╭─ Material
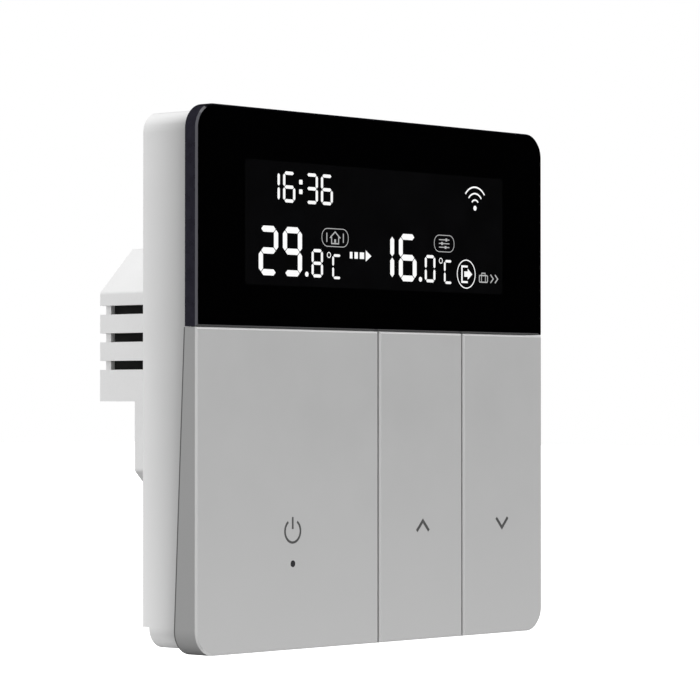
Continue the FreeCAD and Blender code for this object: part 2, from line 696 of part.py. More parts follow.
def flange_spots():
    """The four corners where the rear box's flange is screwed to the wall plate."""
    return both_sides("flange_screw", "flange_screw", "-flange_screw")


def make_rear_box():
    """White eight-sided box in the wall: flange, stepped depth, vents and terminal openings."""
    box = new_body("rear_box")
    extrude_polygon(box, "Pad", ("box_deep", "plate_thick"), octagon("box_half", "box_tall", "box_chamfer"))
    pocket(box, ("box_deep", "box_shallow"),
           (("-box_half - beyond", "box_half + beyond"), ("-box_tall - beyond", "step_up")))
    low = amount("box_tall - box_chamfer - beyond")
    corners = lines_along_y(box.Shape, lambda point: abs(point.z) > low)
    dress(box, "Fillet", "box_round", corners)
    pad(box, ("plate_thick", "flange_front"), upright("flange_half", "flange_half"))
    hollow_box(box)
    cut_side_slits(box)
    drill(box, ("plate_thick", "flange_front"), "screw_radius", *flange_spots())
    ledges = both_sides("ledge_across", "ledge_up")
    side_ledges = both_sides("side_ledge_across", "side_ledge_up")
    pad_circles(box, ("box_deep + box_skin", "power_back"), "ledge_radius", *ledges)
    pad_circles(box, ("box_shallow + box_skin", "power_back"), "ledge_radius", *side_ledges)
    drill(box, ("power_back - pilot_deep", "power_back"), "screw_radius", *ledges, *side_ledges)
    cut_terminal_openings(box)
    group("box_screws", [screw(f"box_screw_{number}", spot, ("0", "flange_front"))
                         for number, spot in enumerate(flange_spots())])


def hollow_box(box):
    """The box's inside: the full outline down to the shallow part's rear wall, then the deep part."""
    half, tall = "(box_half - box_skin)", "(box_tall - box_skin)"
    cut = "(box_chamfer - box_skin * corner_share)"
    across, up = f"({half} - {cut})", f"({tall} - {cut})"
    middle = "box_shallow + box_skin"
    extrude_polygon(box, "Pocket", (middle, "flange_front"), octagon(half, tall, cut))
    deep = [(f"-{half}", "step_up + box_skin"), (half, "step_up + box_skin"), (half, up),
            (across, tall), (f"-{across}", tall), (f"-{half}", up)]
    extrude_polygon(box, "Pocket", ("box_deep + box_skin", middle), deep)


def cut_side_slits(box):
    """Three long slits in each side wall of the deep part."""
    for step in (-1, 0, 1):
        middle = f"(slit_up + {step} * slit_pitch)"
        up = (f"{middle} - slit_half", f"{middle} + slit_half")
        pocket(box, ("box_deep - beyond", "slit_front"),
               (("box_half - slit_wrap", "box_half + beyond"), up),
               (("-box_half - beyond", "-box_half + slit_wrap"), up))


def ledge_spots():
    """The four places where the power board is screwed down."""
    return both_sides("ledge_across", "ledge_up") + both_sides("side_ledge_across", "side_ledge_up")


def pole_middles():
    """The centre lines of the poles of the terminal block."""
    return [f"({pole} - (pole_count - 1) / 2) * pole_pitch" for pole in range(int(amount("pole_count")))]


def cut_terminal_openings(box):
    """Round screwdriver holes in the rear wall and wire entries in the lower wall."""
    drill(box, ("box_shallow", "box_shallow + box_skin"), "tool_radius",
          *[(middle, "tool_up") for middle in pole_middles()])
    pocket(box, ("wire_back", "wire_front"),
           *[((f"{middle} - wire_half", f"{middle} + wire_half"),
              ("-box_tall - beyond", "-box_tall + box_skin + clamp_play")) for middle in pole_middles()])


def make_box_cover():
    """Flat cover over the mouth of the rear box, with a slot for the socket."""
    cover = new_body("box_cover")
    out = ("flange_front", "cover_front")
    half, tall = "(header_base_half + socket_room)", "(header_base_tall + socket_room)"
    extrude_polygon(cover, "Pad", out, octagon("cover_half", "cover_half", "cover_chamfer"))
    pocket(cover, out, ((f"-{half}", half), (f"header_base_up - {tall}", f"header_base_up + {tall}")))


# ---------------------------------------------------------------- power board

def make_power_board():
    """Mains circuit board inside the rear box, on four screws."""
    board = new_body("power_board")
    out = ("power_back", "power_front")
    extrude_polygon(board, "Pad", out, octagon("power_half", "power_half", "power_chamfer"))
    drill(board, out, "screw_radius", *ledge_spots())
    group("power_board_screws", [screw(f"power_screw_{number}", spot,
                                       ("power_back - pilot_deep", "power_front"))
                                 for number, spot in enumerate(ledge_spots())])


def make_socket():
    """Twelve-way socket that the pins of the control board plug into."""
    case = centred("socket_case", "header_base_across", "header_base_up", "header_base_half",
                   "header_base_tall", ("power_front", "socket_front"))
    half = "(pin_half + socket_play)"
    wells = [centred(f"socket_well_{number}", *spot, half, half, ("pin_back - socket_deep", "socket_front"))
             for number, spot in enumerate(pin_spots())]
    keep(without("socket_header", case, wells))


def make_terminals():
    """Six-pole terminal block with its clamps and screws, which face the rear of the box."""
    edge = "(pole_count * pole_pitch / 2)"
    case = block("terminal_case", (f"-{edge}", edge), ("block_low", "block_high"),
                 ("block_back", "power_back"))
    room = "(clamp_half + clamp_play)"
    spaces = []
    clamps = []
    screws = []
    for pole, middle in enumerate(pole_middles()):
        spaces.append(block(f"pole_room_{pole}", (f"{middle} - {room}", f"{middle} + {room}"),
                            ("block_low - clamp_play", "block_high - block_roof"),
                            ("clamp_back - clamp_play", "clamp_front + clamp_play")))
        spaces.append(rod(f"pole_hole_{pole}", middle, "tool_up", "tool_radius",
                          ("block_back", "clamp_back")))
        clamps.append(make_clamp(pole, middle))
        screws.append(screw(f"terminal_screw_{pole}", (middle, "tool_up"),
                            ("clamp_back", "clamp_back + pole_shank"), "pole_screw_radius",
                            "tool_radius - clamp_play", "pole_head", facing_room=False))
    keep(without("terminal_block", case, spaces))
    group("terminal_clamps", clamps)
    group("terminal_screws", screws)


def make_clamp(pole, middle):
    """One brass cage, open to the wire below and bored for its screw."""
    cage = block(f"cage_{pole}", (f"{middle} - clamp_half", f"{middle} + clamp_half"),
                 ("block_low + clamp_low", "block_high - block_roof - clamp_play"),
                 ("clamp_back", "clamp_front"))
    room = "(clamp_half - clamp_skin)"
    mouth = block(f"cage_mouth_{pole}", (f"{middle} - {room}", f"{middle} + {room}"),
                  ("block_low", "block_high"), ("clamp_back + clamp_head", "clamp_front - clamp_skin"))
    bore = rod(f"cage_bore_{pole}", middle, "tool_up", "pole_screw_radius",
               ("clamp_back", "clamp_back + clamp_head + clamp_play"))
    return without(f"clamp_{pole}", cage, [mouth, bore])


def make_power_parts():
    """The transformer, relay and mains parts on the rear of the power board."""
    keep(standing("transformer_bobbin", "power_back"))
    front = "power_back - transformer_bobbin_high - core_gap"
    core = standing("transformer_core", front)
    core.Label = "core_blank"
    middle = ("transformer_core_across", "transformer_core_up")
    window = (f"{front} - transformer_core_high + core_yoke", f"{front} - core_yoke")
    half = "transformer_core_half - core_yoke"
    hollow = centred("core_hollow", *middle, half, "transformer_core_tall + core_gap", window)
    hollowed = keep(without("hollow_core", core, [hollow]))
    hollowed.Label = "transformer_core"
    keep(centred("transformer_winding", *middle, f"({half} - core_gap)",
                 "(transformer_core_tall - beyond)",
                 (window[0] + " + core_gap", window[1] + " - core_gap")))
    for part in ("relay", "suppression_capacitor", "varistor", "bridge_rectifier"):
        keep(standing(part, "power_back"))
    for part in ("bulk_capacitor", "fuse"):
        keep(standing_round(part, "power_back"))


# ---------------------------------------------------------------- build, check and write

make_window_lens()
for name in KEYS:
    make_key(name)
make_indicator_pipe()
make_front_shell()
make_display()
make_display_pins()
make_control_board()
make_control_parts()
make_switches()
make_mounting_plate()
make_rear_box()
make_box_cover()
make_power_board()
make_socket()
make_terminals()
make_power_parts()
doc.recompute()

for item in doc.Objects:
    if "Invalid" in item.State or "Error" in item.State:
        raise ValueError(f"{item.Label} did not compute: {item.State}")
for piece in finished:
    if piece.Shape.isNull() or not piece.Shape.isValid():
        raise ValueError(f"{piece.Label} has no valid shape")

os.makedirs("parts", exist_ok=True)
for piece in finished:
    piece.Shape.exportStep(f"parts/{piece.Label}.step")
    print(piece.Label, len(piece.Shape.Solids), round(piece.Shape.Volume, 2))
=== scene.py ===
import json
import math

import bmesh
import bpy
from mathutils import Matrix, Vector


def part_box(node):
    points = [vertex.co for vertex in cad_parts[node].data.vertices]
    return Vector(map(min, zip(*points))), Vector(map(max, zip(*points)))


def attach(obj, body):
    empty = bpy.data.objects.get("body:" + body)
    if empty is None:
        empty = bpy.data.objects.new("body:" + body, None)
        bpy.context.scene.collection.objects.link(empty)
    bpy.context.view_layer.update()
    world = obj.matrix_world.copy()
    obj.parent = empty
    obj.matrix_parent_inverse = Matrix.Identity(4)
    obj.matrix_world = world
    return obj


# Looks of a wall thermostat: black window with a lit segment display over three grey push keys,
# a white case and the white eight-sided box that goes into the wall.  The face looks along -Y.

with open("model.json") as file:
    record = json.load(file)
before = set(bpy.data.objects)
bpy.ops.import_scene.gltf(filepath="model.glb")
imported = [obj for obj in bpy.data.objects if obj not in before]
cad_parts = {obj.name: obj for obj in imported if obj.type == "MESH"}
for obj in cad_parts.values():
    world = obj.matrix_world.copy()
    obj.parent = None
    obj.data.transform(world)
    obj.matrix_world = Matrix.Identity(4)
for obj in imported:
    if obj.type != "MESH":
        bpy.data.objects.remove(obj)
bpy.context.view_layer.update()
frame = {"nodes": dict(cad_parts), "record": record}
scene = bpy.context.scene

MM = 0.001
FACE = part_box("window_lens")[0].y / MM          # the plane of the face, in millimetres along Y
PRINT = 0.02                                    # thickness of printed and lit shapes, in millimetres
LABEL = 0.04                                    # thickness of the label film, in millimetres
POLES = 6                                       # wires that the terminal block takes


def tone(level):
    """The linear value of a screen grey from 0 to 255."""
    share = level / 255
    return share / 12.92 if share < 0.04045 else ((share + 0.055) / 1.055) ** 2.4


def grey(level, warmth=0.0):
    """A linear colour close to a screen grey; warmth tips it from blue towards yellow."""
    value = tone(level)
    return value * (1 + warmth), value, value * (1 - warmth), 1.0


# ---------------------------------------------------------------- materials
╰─
Problem description: Starting at the line that contains "check and write" and stopping at the line that contains "obj.matrix_world = world", transcribe the lines exactly; both boundary lines are to be included.

Task output:
# ---------------------------------------------------------------- build, check and write

make_window_lens()
for name in KEYS:
    make_key(name)
make_indicator_pipe()
make_front_shell()
make_display()
make_display_pins()
make_control_board()
make_control_parts()
make_switches()
make_mounting_plate()
make_rear_box()
make_box_cover()
make_power_board()
make_socket()
make_terminals()
make_power_parts()
doc.recompute()

for item in doc.Objects:
    if "Invalid" in item.State or "Error" in item.State:
        raise ValueError(f"{item.Label} did not compute: {item.State}")
for piece in finished:
    if piece.Shape.isNull() or not piece.Shape.isValid():
        raise ValueError(f"{piece.Label} has no valid shape")

os.makedirs("parts", exist_ok=True)
for piece in finished:
    piece.Shape.exportStep(f"parts/{piece.Label}.step")
    print(piece.Label, len(piece.Shape.Solids), round(piece.Shape.Volume, 2))
=== scene.py ===
import json
import math

import bmesh
import bpy
from mathutils import Matrix, Vector


def part_box(node):
    points = [vertex.co for vertex in cad_parts[node].data.vertices]
    return Vector(map(min, zip(*points))), Vector(map(max, zip(*points)))


def attach(obj, body):
    empty = bpy.data.objects.get("body:" + body)
    if empty is None:
        empty = bpy.data.objects.new("body:" + body, None)
        bpy.context.scene.collection.objects.link(empty)
    bpy.context.view_layer.update()
    world = obj.matrix_world.copy()
    obj.parent = empty
    obj.matrix_parent_inverse = Matrix.Identity(4)
    obj.matrix_world = world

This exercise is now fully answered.